SUMMARY OF THE INVENTION
[0006] The present invention relates to a shrink band that
cooperates with the faceplate panel of the CRT having reduced
curvature to help prevent dangerous implosions.
[0007] According to the aspect of the present invention, the CRT
comprises an evacuated envelope having a mask and corresponding
faceplate panel having rounded corners and a sidewalls joined to a
funnel. The faceplate panel and sidewalls form an inside blend
radius around the inner periphery of the faceplate panel. The band
extends along the exterior surface of the sidewall such that the
width of the band terminates at or near the inside blend radius of
the faceplate panel. The band is under tension to produce radially
inwardly directed force components primarily through the corners of
the faceplate panel at or near the inside blend radius to produce a
high degree of implosion protection for the CRT.

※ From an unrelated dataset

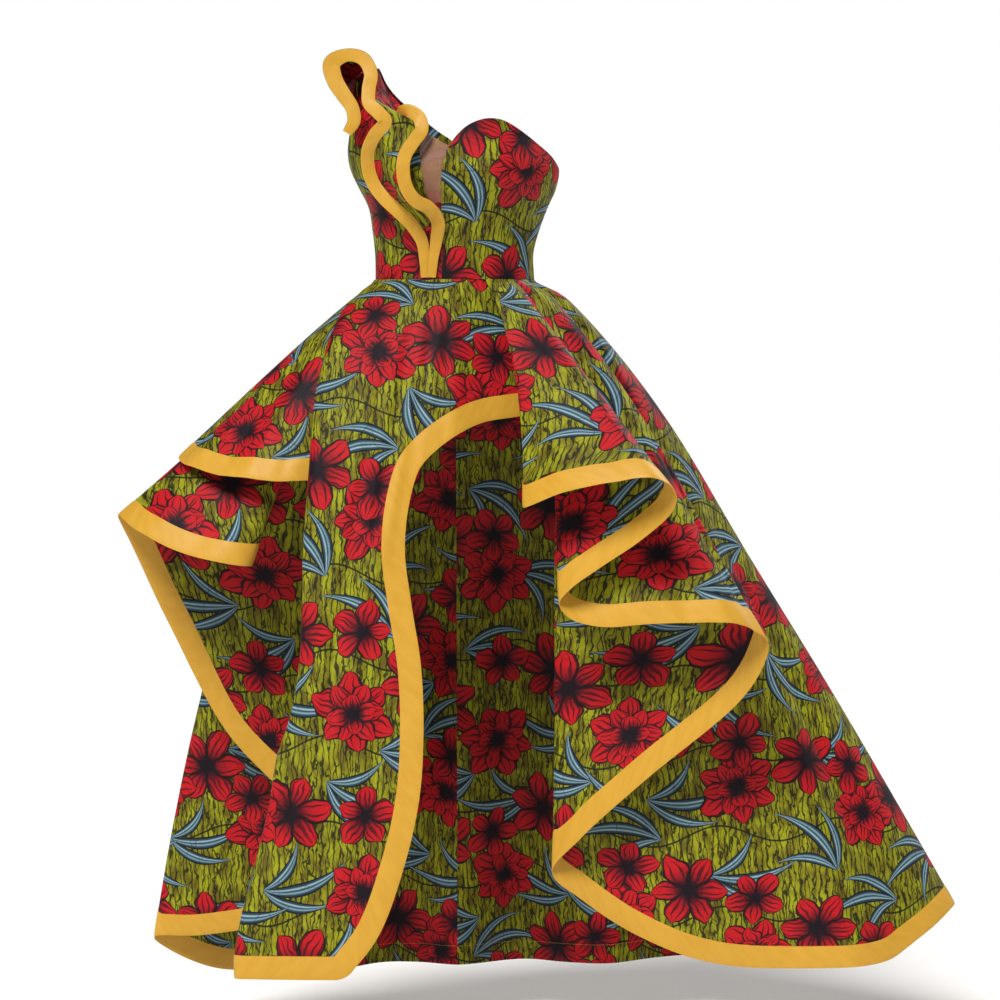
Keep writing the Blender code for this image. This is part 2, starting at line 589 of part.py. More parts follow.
def front_normals(x, z, edge_x):
    """Normals of the front panel's surface, shared by the panel and its binding."""
    small = 1e-4
    over = front_points(x + small, z, edge_x) - front_points(x - small, z, edge_x)
    down = front_points(x, z + small, edge_x) - front_points(x, z - small, edge_x)
    return unit(np.cross(over, down))


def add_front_panel(cloths):
    print_cloth, binding_cloth = cloths
    table = np.array(FRONT_PANEL)
    edge_x = table[:, :1]
    shares = np.concatenate([[0.0, 0.03, 0.06], np.linspace(0.13, 1.0, FRONT_COLUMNS)])[None, :]
    x = table[:, 0:1] + (table[:, 2:3] - table[:, 0:1]) * shares
    z = table[:, 1:2] + (table[:, 3:4] - table[:, 1:2]) * shares
    add_wall("front_panel", front_points(x, z, edge_x), front_normals(x, z, edge_x), print_cloth)

    bound = np.stack([x[BOUND_ROW:, -1], z[BOUND_ROW:, -1]], axis=1)
    hem = np.stack([x[-1, -2::-1], z[-1, -2::-1]], axis=1)
    path = np.concatenate([bound, hem])
    along = unit(np.gradient(path, axis=0))
    outward = np.stack([-along[:, 1], along[:, 0]], axis=1)
    reach = np.array([SEAM, BAND / 2, BAND])[None, :, None]
    flat = path[:, None] + outward[:, None] * reach
    place = (flat[..., 0], flat[..., 1], np.full(flat.shape[:2], edge_x[-1, 0]))
    add_wall("front_panel_binding", front_points(*place), front_normals(*place), binding_cloth)


# ---- The gown -------------------------------------------------------------------------------
def build():
    for thing in list(bpy.data.objects):
        bpy.data.objects.remove(thing, do_unlink=True)
    print_cloth = make_material("wax_print_cotton", (0.42, 0.22, 0.06), 0.62)
    binding_cloth = make_material("yellow_bias_binding", (0.82, 0.46, 0.06), 0.58)
    mesh_cloth = make_material("nude_stretch_mesh", (0.42, 0.22, 0.14), 0.70, 0.6)
    cloths = (print_cloth, binding_cloth)
    add_bodice(print_cloth, mesh_cloth)
    add_ruffle(print_cloth, binding_cloth)
    add_overskirt(cloths)
    add_flounce(cloths)
    add_front_panel(cloths)


build()
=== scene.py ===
# %% [markdown]
# # A one-shoulder ball gown in wax print cotton
# The gown has a fitted bodice with one strap, a sheer insert in its plunge, and a rippled ruffle
# that climbs from the waist to the shoulder.  Below the waist hang a long front panel, a hip
# flounce and a wide circular overskirt, and every free edge is bound in yellow.
#
# The frame holds the gown's solids, which fix every size.  Here each of them gets its cloth: a
# thin shell on the same curves, with a printed, woven finish.

# %% Load the frame
import functools
import math

import bpy
import numpy as np
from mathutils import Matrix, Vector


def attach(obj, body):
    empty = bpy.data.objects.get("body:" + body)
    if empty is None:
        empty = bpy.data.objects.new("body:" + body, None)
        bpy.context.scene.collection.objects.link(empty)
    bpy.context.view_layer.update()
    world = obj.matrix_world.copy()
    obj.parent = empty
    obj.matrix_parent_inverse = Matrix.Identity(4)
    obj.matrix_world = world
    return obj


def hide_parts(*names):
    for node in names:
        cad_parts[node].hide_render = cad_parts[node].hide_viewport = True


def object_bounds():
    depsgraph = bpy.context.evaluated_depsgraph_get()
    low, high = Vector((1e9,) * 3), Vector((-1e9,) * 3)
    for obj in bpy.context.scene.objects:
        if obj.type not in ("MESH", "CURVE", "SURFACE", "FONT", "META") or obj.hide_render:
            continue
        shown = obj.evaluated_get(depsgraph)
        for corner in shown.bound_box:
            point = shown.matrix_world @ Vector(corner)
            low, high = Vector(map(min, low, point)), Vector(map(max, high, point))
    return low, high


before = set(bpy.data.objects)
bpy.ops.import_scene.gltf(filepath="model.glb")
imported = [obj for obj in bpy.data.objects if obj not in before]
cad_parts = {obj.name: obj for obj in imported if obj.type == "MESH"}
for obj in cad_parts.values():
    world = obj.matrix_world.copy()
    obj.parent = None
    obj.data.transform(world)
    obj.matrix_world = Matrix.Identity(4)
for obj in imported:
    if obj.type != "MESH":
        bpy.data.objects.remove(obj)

cad_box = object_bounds()
print("solids:", len(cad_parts), "box:", [list(corner) for corner in cad_box])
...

BRIEF DESCRIPTION OF THE DRAWINGS
[0008] The invention will now be described in greater detail with
relation to the accompanying drawings in which:
[0009] FIG. 1 is an exploded schematic perspective side view of a
color cathode ray tube having the implosion prevention band of the
present invention installed thereon.
[0010] FIG. 2 is a partially broken-away front elevation view of
the FIG. 1 tube, showing the implosion prevention band in its
installed position.
[0011] FIG. 3 is an enlarged partially broken-away side view taken
along the line 3-3 of FIG. 2.
[0012] FIG. 4 is an enlarged partially broken-away side view taken
along the line 4-4 of FIG. 2.
DETAILED DESCRIPTION OF THE PREFERRED EMBODIMENT
[0013] In FIGS. 1 and 2, a cathode ray tube (CRT) 10, such as a
color television picture tube or a monitor, is shown which includes
an evacuated glass envelope 12. The envelope 12 comprises a
rectangular glass faceplate panel 14, a cylindrical neck 16, and an
interconnecting funnel 18. The neck 16 is closed at its distal end
with a stem enclosed within the base 20. An electron gun (not
shown) is housed within the neck 16 and connects to base prongs 22,
which are supported and extend externally from the stem 20. The
neck 16 is sealed to and closes the small end of the funnel 18. The
faceplate panel 14 has a front viewing surface 24 and includes an
integral, rearwardly extending glass sidewall 26 extending
continuously around the faceplate panel 14 and generally parallel
to the tube axis Z-Z. The faceplate panel 14 closes and is sealed
to the wide end of the funnel 18 along the seal line 28 (shown in
FIG. 3) at the terminal end of the sidewall 26. The basic shape of
the envelope viewing surface 24 may be either rectangular or square
in plan as conventionally known in the art.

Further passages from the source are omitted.